Our company has this great culture of caring deeply about giving back around the world, and we do a phenomenal job of engaging in the communities in which we operate. Everything doesn’t emanate from San Jose. So many of our teams out in geographies around the world engage locally, but we also have things we care about at a corporate level. There's a lot of work we are doing in Silicon Valley because we have issues around hunger and affordable housing and homelessness, so we are coming up on the one-year anniversary of our $50 million commitment we made to homelessness. It was a $50 million philanthropic grant to let the people that know how to solve this problem do what they need to do with that money.

We have been working on education around the world. We have our Network Academy program that we have over 2 million students enrolled in right now. We have taken it beyond community colleges and universities, we've taken it into prisons, we've just been asked to take it into orphanages, and we've used it to educate refugees. Disaster response is a massive focus area for us. When these hurricanes are barreling in, you can assume we have a dozen people sitting on an island or somewhere nearby, out of harm's way, because they are the first ones in. For first responders to do what they need to do, we need to get the communications infrastructure back up and running.

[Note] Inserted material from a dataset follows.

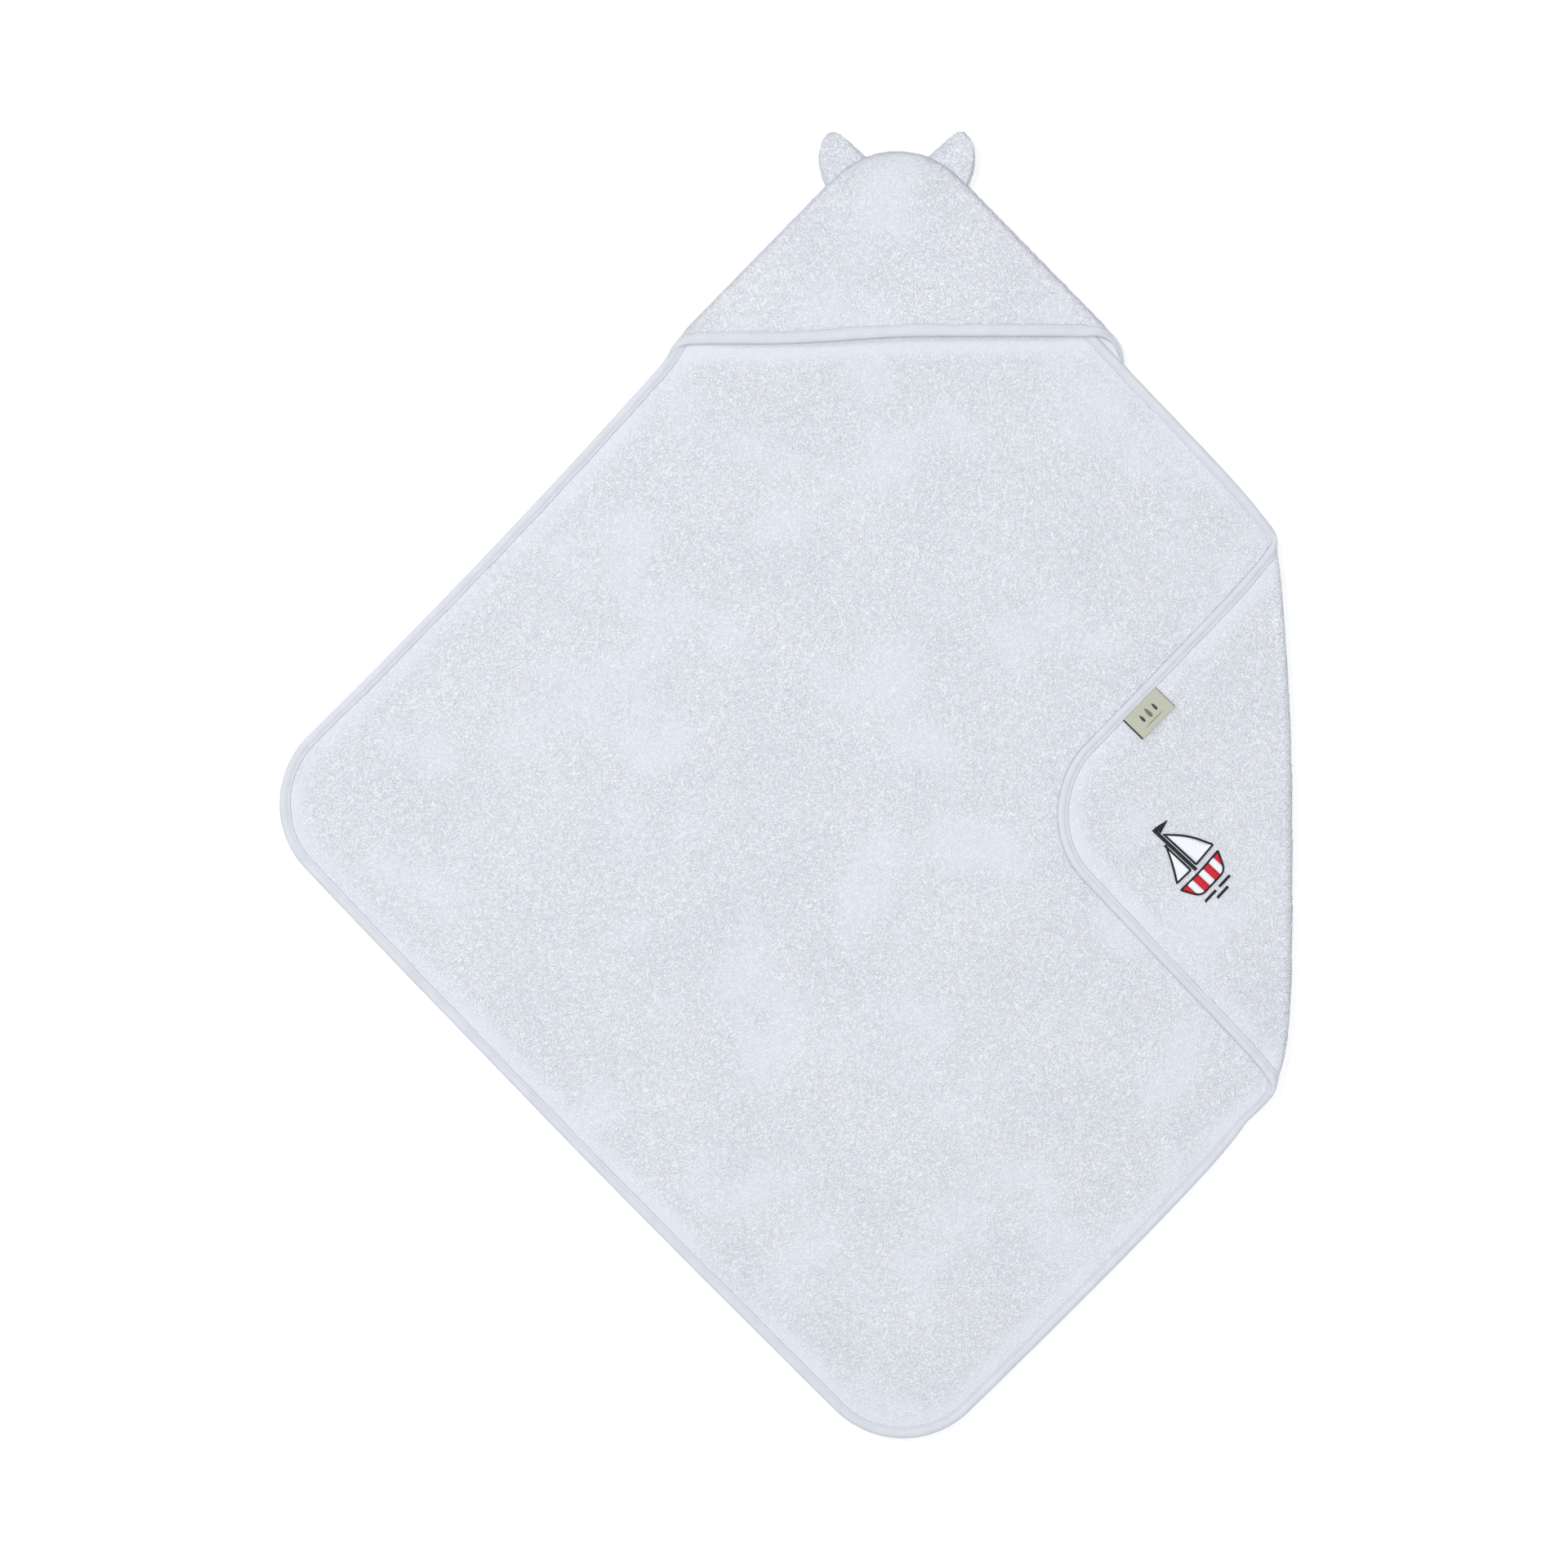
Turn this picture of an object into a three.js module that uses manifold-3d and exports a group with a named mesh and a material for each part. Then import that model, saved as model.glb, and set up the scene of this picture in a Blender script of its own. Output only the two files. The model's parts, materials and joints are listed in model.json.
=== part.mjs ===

I also think privacy and security is something we all have to care and talk about. I've said that we as a tech community need to work with public officials to come to a conclusion because it is a complicated issue, but we need to solve it. Privacy is a human right. You shouldn't have to choose between security and privacy. I think all of this connects into the issue of inequality—the gap is widening. I recently joined the board of the Ford Foundation because their singular focus on a global basis is inequality and I think it's an opportunity for us to bring technology into how they think about this issue as well. Our culture is one who cares. I've told our company, we have to run an incredibly successful company so we can do the things everyone cares about in their communities because that gives you the right to do that.